O homem comum não tinha vez na mitologia e na literatura antiga. As histórias falavam de deuses, monstros, heróis, profetas, reis e rainhas, o personagem comum era apenas figurante. Foi um aprendizado para que ele soubesse seu lugar desimportante na ordem do cosmos.
Apenas quando o romance chegou, enquanto estilo literário, é que o homem médio achou sua representação e que uma vida comum fosse digna de ser contada. Mas não é um momento isolado, depois do renascimento, surgiu uma outra forma de se conceber como sujeito. É o lento nascimento do individualismo. O homem já não é mais totalmente marcado pelo nascimento e ele pode escolher uma vida a seguir. Isso é uma conquista árdua, gradual. Hoje vivemos o ápice de uma forma social individualista.
O que não é fácil, pois cada um tem que inventar uma vida e uma identidade para si. Antes, o homem médio sabia seu lugar e vivia a seguir as elites. Imitava a vida da corte, a dos homens santos. Havia elites que balizavam as identificações, que diziam como era para ser, se vestir, quais valores seguir. E dentro de casa, em caso de dúvida, os mais velhos eram consultados.

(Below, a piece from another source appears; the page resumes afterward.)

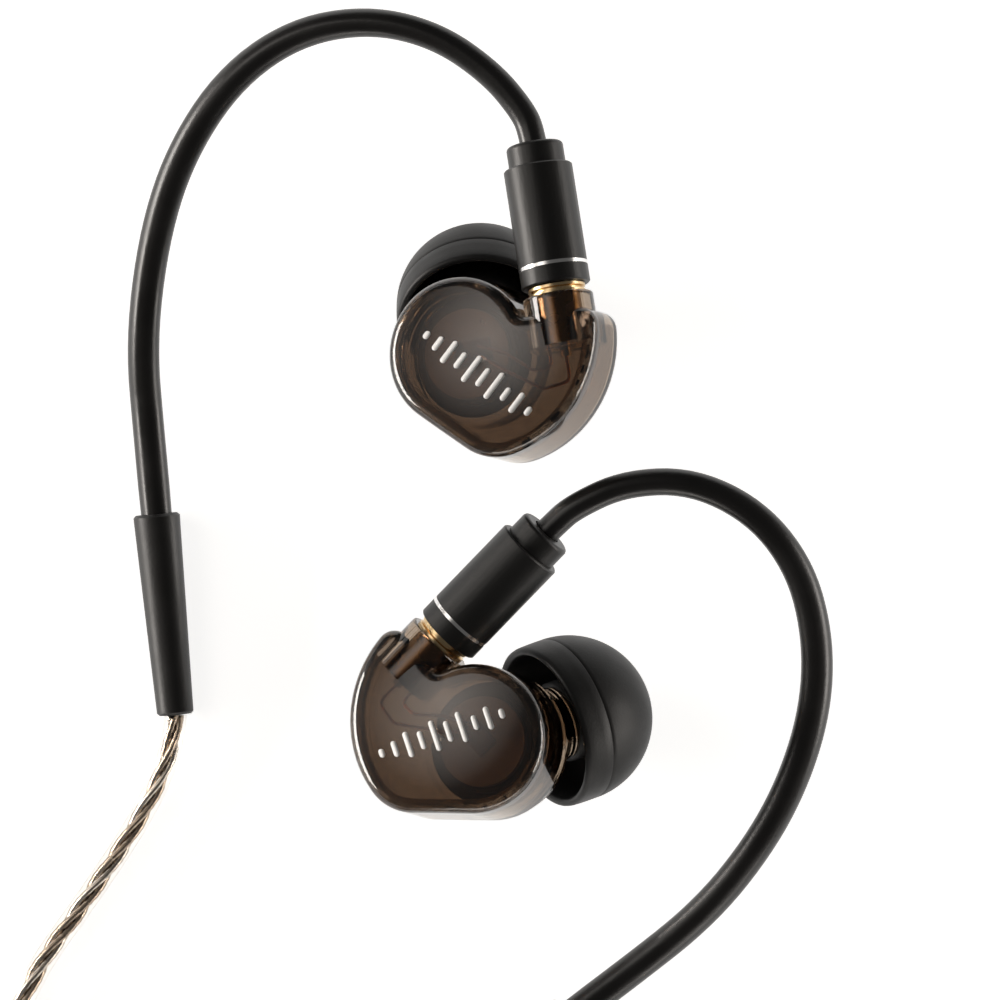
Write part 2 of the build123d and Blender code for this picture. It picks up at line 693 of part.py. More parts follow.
def stadium_bar(start, length, size):
    width, height = size
    section = Plane(origin=(start, PAIR_Y, PAIR_Z), x_dir=(0, 1, 0), z_dir=(1, 0, 0))
    bar = extrude(section * RectangleRounded(width, height, height / 2 - 0.01), length)
    ends = [e for e in bar.edges() if abs((e @ 1 - e @ 0).X) < 0.01]
    return fillet(ends, 0.5)


def cord_splitter():
    end = SPLITTER_START + SPLITTER_LENGTH
    body = stadium_bar(SPLITTER_START, SPLITTER_LENGTH, SPLITTER_SIZE)
    hole = Plane.YZ * Circle(BRANCH_R + SEAT_GAP)
    for offset in (-PAIR_SPACING / 2, PAIR_SPACING / 2):
        body -= Pos(SPLITTER_START - 1, PAIR_Y + offset, PAIR_Z) * extrude(hole, SPLITTER_GRIP + 1)
    main_hole = Plane.YZ * Circle(MAIN_R + SEAT_GAP)
    return body - Pos(end - SPLITTER_GRIP, PAIR_Y, PAIR_Z) * extrude(main_hole, SPLITTER_GRIP + 1)


# ---------------------------------------------------------------- jack plug
def jack_parts():
    relief_end = JACK_RELIEF
    housing_end = relief_end + JACK_HOUSING
    frame = Plane(origin=(JACK_START, JACK_Y, JACK_HOUSING_R), x_dir=(0, 1, 0), z_dir=(-1, 0, 0))
    cord_r = MAIN_R + SEAT_GAP
    relief = lathe([
        (cord_r, 0), (JACK_RELIEF_R - 0.3, 0), (JACK_RELIEF_R, 0.4),
        (JACK_HOUSING_R - 0.8, relief_end), (JACK_HOUSING_R - 0.8, relief_end + 2),
        (cord_r, relief_end + 2),
    ], frame)
    core_r = 0.6
    inner = housing_end - JACK_SHANK
    housing = lathe([
        (JACK_HOUSING_R - 0.8 + SEAT_GAP, relief_end), (JACK_HOUSING_R - 0.3, relief_end),
        (JACK_HOUSING_R, relief_end + 0.4), (JACK_HOUSING_R, housing_end - 0.8),
        (JACK_HOUSING_R - 0.5, housing_end), (JACK_SHANK_R + SEAT_GAP, housing_end),
        (JACK_SHANK_R + SEAT_GAP, inner), (JACK_HOUSING_R - 0.8 + SEAT_GAP, inner),
    ], frame)
    sleeve_end = housing_end + JACK_SLEEVE_LENGTH
    ring_start = sleeve_end + JACK_GAP
    ring_end = ring_start + JACK_RING_LENGTH
    tip_start = ring_end + JACK_GAP
    tip_end = tip_start + JACK_TIP_LENGTH
    wall = core_r + 0.3
    sleeve = lathe([
        (wall, inner), (JACK_SHANK_R, inner), (JACK_SHANK_R, housing_end),
        (JACK_PIN_R, housing_end), (JACK_PIN_R, sleeve_end), (wall, sleeve_end),
    ], frame)
    ring_contact = ring(JACK_PIN_R, core_r, ring_start, ring_end, frame)
    insulators = lathe([
        (core_r, inner), (wall, inner), (wall, sleeve_end), (JACK_PIN_R, sleeve_end),
        (JACK_PIN_R, ring_start), (core_r, ring_start),
    ], frame) + ring(JACK_PIN_R, core_r, ring_end, tip_start, frame)
    waist = tip_start + 1.1
    tip = lathe([
        (0, inner), (core_r, inner), (core_r, tip_start), (JACK_PIN_R, tip_start),
        (JACK_TIP_WAIST_R, waist), (JACK_PIN_R, waist + 0.7), (0.35, tip_end), (0, tip_end),
    ], frame)
    return {
        "jack_strain_relief": relief, "jack_housing": housing, "jack_sleeve_contact": sleeve,
        "jack_ring_contact": ring_contact, "jack_insulators": insulators, "jack_tip_contact": tip,
    }


# ---------------------------------------------------------------- build
def earpiece_parts():
    return {
        "faceplate": faceplate(),
        "back_shell": back_shell(),
        "nozzle_mesh": nozzle_mesh(),
        "ear_tip": ear_tip(),
        "driver_magnet": driver_magnet(),
        "driver_basket": driver_basket(),
        "diaphragm": diaphragm(),
        "terminal_board": terminal_board(),
        "driver_wires": driver_wires(),
        "socket_body": socket_body(),
        "socket_insulator": socket_insulator(),
        "socket_contact": socket_contact(),
        "plug_body": plug_body(),
        "plug_insulator": plug_insulator(),
        "plug_pin": plug_pin(),
        "snap_ring": snap_ring(),
        "connector_barrel": connector_barrel(),
        "barrel_ring": barrel_ring(),
        "barrel_cap": barrel_cap(),
    }


def as_one(shape):
    solids = [s for part in (shape if isinstance(shape, list) else [shape]) for s in part.solids()]
    return solids[0] if len(solids) == 1 else Compound(solids)


def main():
    os.makedirs("parts", exist_ok=True)
    model = {}
    sides = (
        ("right", 1, RIGHT_PLACE, RIGHT_TURNS, RIGHT_HOOK_CORNERS, RIGHT_SLEEVE_TOP,
         RIGHT_SLEEVE_HEADING, RIGHT_BRANCH_IN, RIGHT_COIL_LEAVE),
        ("left", -1, LEFT_PLACE, LEFT_TURNS, LEFT_HOOK_CORNERS, LEFT_SLEEVE_TOP,
         LEFT_SLEEVE_HEADING, LEFT_BRANCH_IN, LEFT_COIL_LEAVE),
    )
    pieces = {name: as_one(shape) for name, shape in earpiece_parts().items()}
    for name, side, place, turns, corners, top, heading, branch_in, coil_leave in sides:
        handed = pieces
        if side == -1:
            handed = {piece: mirror(shape, about=Plane.YZ) for piece, shape in pieces.items()}
        where = lying(place, turns, handed["ear_tip"])
        for piece, shape in handed.items():
            model[f"{name}_{piece}"] = where * shape
        hooks, lead_out = hook_parts(where, side, corners, top, heading, name)
        for piece, shape in hooks.items():
            model[f"{name}_{piece}"] = shape
        offset = -side * PAIR_SPACING / 2
        to_coil = route_line(lead_out + branch_in, name + " branch to coil")
        to_splitter = route_line(pair_stretch(offset, coil_leave), name + " branch to splitter")
        model[f"{name}_branch_cord"] = [tube(to_coil, BRANCH_R), tube(to_splitter, BRANCH_R)]

    model["branch_coil"] = coil(BRANCH_COIL_AT, BRANCH_COIL_R, BRANCH_COIL_WIDTH, BRANCH_COIL_HEIGHT)
    model["chin_slider"] = chin_slider()
    model["cord_splitter"] = cord_splitter()
    splitter_exit = (SPLITTER_START + SPLITTER_LENGTH - SPLITTER_GRIP, PAIR_Y, PAIR_Z)
    main_out = route_line([splitter_exit] + MAIN_OUT, "main cord from splitter")
    jack_entry = (JACK_START - JACK_RELIEF / 2, JACK_Y, JACK_HOUSING_R)
    jack_in = route_line(JACK_IN + [jack_entry], "main cord to jack")
    model["main_cord"] = [tube(main_out, MAIN_R), tube(jack_in, MAIN_R)]
    model["main_coil"] = coil(MAIN_COIL_AT, MAIN_COIL_R, MAIN_COIL_WIDTH, MAIN_COIL_HEIGHT)
    model.update(jack_parts())

    for node, shape in model.items():
        export_step(as_one(shape), f"parts/{node}.step")
    print(len(model), "nodes")


if __name__ == "__main__":
    main()
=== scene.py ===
# %% [markdown]
# # In-ear monitors
# A pair of in-ear monitors lies on a pale table: two smoke-clear earpieces with soft
# tips, turning plug connectors, ear hooks, and a clear twisted cord that is wound up
# beside them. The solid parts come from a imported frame, in metres, and every piece
# made here rides on one of its bodies.

import json
from math import cos, pi, radians, sin

import bmesh
import bpy
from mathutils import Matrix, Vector
from mathutils.bvhtree import BVHTree


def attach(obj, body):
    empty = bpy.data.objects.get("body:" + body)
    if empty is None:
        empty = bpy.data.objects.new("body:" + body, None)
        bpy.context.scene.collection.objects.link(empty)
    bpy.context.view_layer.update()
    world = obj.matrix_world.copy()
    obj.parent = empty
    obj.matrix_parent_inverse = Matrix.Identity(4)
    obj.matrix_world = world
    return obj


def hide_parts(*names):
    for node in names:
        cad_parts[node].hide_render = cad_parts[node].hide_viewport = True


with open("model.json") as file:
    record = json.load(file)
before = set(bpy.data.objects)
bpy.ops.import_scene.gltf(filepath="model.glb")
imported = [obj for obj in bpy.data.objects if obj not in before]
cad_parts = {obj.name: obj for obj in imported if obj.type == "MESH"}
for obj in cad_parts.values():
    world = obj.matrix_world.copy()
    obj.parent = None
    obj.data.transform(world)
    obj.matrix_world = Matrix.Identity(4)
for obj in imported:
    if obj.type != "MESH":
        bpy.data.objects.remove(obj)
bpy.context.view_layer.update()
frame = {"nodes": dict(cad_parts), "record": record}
nodes = frame["nodes"]
record = frame["record"]
MM = 0.001

# %% [markdown]
# ## The camera
# A product view from straight above flattens perspective, so the lens is long and the
# camera is far away. The picture then covers an 80 mm square of the table.

# %% Camera
lens_camera = bpy.data.cameras.new("overhead_camera")
lens_camera.type = "PERSP"
lens_camera.sensor_width = 36.0
lens_camera.lens = 675.0
lens_camera.clip_start = 0.05
lens_camera.clip_end = 50.0
camera = bpy.data.objects.new("overhead_camera", lens_camera)
bpy.context.scene.collection.objects.link(camera)
middle_x, middle_y, camera_height = 1.64, 6.45, 1.508
camera.location = (middle_x * MM, middle_y * MM, camera_height)
bpy.context.scene.camera = camera
print("camera height", round(camera.location.z, 3), "m")

# %% [markdown]
# ## Cords
# A real cord is one length of wire in a jacket, so each cord here is one open curve.
# A NURBS curve keeps bends smooth with few points. Turns of a coil are more points of
# the same curve. The spare length is wound in flat layers: the cord spirals in on one
# layer, steps to the next and spirals out again, so no turn crosses another. Each point
# has a radius of a millimetre, and the round section is a multiple of that, because a
# point's radius also counts in the curve's box.

# %% A helper that makes a smooth route
def route_curve(name, points_mm, radius_mm=0.0):
    """A NURBS curve through a row of control points, round if it has a radius."""
    curve = bpy.data.curves.new(name, "CURVE")
    curve.dimensions = "3D"
    curve.resolution_u = 6
    spline = curve.splines.new("NURBS")
    spline.points.add(len(points_mm) - 1)
    for point, (x, y, z) in zip(spline.points, points_mm):
        point.co = (x * MM, y * MM, z * MM, 1.0)
        point.radius = MM
    spline.order_u = 3
    spline.use_endpoint_u = True
    curve.bevel_depth = radius_mm
    curve.bevel_resolution = 5
    curve.use_fill_caps = True
    piece = bpy.data.objects.new(name, curve)
    bpy.context.scene.collection.objects.link(piece)
    return piece


def route_points(points_mm):
    """The points that a smooth route runs through, in millimetres."""
    bare = route_curve("bare_route", points_mm)
    line = bpy.data.meshes.new_from_object(bare)
    points = [v.co / MM for v in line.vertices]
    bpy.data.objects.remove(bare)
    bpy.data.meshes.remove(line)
    return points


def length_of(points):
    return sum((b - a).length for a, b in zip(points, points[1:]))


# %% A helper that winds one layer of a coil
points_per_turn = 16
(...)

Com o passar do tempo, o homem médio empoderou-se, passou a escolher que elites seguir. Num movimento duplo, durante o século 20, caiu o respeito aos mais velhos como fonte de sabedoria. Não sem razão: a história se acelerou e alguns não acompanham.
O homem médio está duplamente órfão de referências e se sente bem assim. Não aceita a hierarquia da idade, nem aceita as elites tradicionais, e agora ele é antielite, qualquer elite, agora é a vez dele. Ele buscará nos seus pares, nos outros homens comuns, uma maneira de ser.
O BBB é o espetáculo ideal para o homem comum. Pessoas sem nada de especial podem se tornar famosas. Vieram do anonimato, não dominam necessariamente um tema e têm opinião sobre tudo. Eles serão famosos por serem muito conhecidos, não há necessariamente algo atrás.
A ciência é uma elite. Por que o homem comum, inchado narcisicamente, iria respeitar essa forma de organizar o saber? Ele vai procurar outros comuns, como ele, que traduzam para seu nível de (in)compreensão, os mistérios da vida. Ele não está aqui para ser “manipulado” e “conduzido” por elites que lhe trazem notícias desagradáveis, ou sobre como se portar em uma pandemia, ou sobre aquecimento global.
As pessoas falam do momento de desinformação como produzido por sites alucinados, que produzem delírios e os vendem como informação. Isso existe, mas não é causa, é sintoma do mesmo: o homem comum não se dobra aos saberes tradicionais, ele tem o saber. Agora é a vez dele de desenhar a narrativa de como o mundo é. Ele não quer saber de sabichões de jornais, de cientistas e sua fala complexa, ele quer seus coetâneos que estão no YouTube ensinando o certo que lhe convém.